- _Objective_: Find every line below that contains the word "have" and copy it out.
+ + + + +
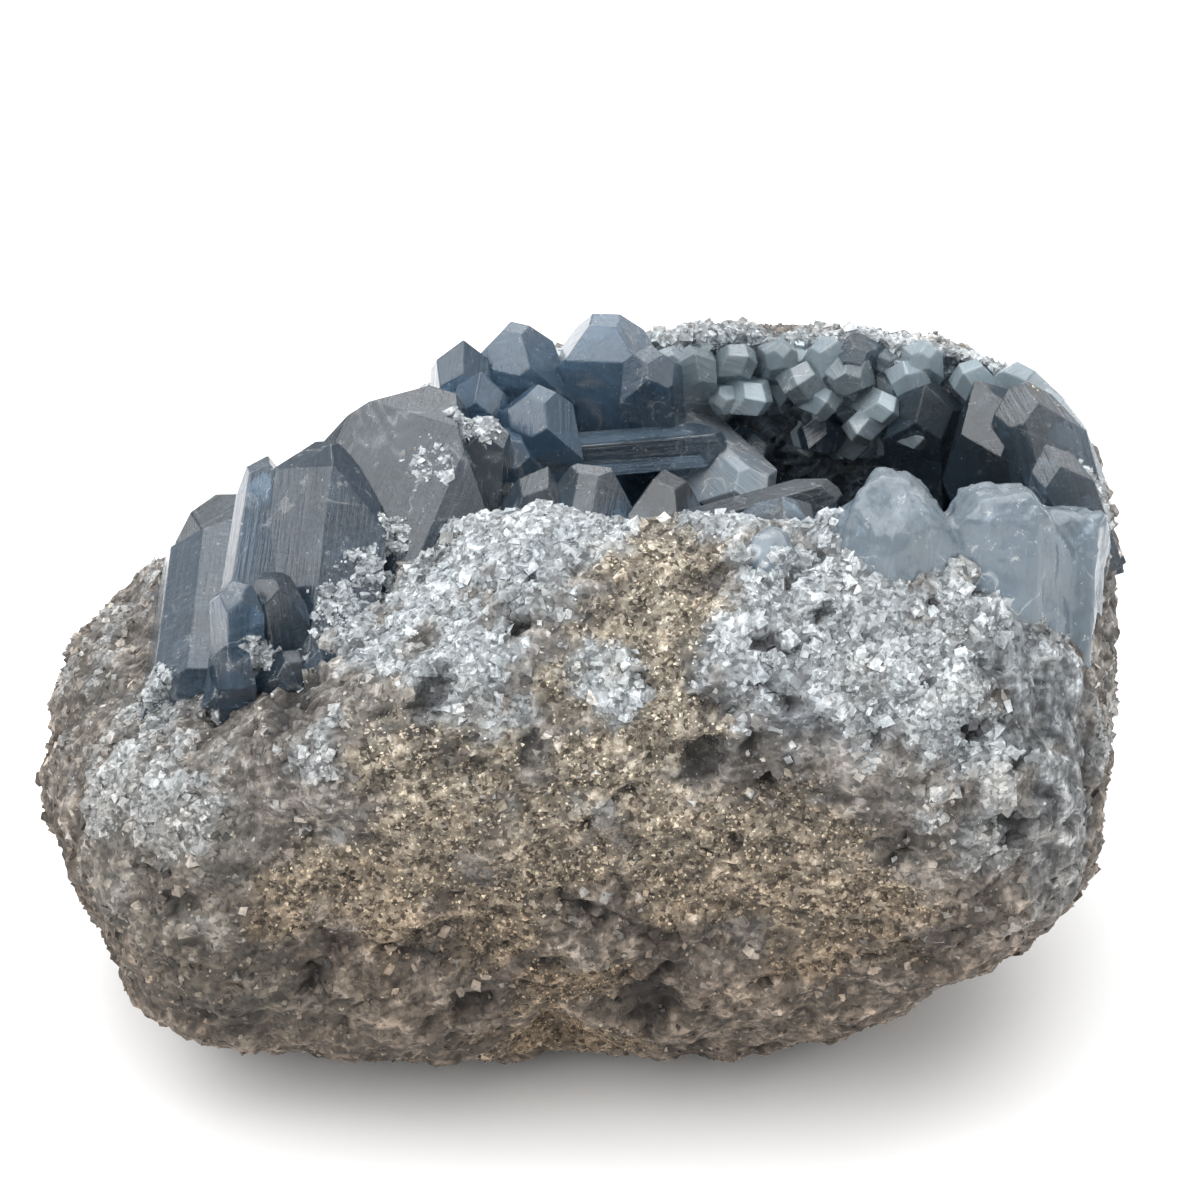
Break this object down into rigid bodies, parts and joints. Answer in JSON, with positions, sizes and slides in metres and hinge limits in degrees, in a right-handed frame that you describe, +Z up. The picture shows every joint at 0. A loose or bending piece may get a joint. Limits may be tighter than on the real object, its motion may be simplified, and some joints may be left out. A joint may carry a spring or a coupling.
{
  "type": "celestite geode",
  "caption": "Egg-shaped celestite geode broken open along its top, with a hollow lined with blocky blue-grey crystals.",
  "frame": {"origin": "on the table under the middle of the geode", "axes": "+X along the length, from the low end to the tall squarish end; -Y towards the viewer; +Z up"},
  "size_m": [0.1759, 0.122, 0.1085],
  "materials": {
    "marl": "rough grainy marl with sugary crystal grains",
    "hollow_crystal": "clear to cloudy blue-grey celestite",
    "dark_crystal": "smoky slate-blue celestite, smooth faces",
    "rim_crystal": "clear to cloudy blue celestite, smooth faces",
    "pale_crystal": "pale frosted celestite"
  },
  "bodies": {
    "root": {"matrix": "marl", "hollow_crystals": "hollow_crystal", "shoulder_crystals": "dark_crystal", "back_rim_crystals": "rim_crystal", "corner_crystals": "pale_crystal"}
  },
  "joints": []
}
+ + + + +
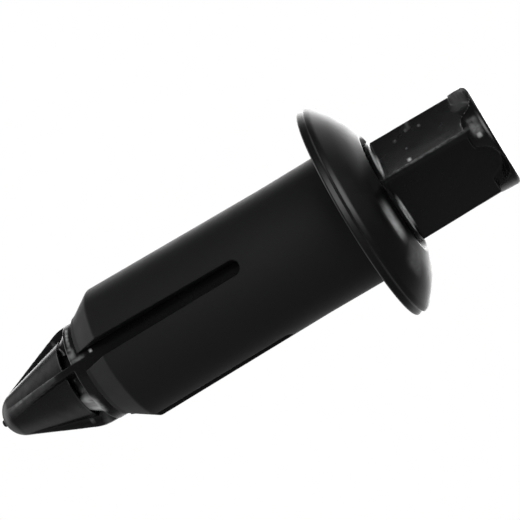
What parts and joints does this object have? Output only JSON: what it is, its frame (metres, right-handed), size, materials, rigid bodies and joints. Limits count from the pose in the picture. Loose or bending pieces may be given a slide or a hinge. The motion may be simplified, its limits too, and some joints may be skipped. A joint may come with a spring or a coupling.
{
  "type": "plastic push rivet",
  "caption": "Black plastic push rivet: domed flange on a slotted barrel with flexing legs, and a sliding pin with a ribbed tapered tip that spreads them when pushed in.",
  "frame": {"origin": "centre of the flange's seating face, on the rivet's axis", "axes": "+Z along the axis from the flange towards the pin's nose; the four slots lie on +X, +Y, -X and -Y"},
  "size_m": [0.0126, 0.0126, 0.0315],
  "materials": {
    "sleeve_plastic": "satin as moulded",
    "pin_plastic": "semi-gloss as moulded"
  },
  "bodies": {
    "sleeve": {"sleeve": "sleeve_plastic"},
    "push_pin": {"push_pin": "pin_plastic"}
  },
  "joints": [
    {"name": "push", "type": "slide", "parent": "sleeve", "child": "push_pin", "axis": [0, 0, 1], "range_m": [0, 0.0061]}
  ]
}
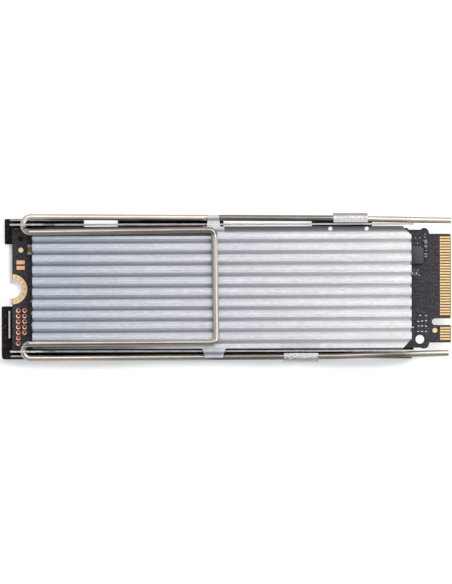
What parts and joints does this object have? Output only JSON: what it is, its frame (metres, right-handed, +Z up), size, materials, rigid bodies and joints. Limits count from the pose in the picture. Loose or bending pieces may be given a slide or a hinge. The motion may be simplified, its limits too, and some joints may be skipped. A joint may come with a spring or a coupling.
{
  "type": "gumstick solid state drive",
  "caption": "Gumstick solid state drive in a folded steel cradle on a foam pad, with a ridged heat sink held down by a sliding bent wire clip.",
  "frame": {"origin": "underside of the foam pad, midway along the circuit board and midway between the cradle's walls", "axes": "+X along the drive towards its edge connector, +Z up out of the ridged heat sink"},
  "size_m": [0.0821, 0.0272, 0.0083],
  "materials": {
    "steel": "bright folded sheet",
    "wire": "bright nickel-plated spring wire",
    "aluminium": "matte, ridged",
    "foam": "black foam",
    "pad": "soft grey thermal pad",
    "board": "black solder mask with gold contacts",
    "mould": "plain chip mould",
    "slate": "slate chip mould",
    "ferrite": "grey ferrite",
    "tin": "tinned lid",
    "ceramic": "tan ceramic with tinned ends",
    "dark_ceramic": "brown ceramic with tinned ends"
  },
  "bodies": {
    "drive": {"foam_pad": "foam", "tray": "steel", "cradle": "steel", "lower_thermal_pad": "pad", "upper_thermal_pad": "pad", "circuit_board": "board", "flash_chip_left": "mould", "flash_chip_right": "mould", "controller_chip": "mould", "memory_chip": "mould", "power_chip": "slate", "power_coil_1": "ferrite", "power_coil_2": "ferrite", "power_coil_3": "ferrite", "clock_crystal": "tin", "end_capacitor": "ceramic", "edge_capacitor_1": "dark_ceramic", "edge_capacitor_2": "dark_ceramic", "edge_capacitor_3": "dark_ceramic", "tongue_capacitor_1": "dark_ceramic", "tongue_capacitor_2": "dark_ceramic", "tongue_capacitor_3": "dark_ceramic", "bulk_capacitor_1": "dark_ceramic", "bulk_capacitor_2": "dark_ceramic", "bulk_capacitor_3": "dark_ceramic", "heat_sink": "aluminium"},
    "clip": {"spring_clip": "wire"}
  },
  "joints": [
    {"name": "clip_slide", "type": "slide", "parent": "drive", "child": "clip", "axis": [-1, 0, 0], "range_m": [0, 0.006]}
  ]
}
+ + + + +
- _Right answer_:
What parts and joints does this object have? Output only JSON: what it is, its frame (metres, right-handed), size, materials, rigid bodies and joints. Limits count from the pose in the picture. Loose or bending pieces may be given a slide or a hinge. The motion may be simplified, its limits too, and some joints may be skipped. A joint may come with a spring or a coupling.
What parts and joints does this object have? Output only JSON: what it is, its frame (metres, right-handed, +Z up), size, materials, rigid bodies and joints. Limits count from the pose in the picture. Loose or bending pieces may be given a slide or a hinge. The motion may be simplified, its limits too, and some joints may be skipped. A joint may come with a spring or a coupling.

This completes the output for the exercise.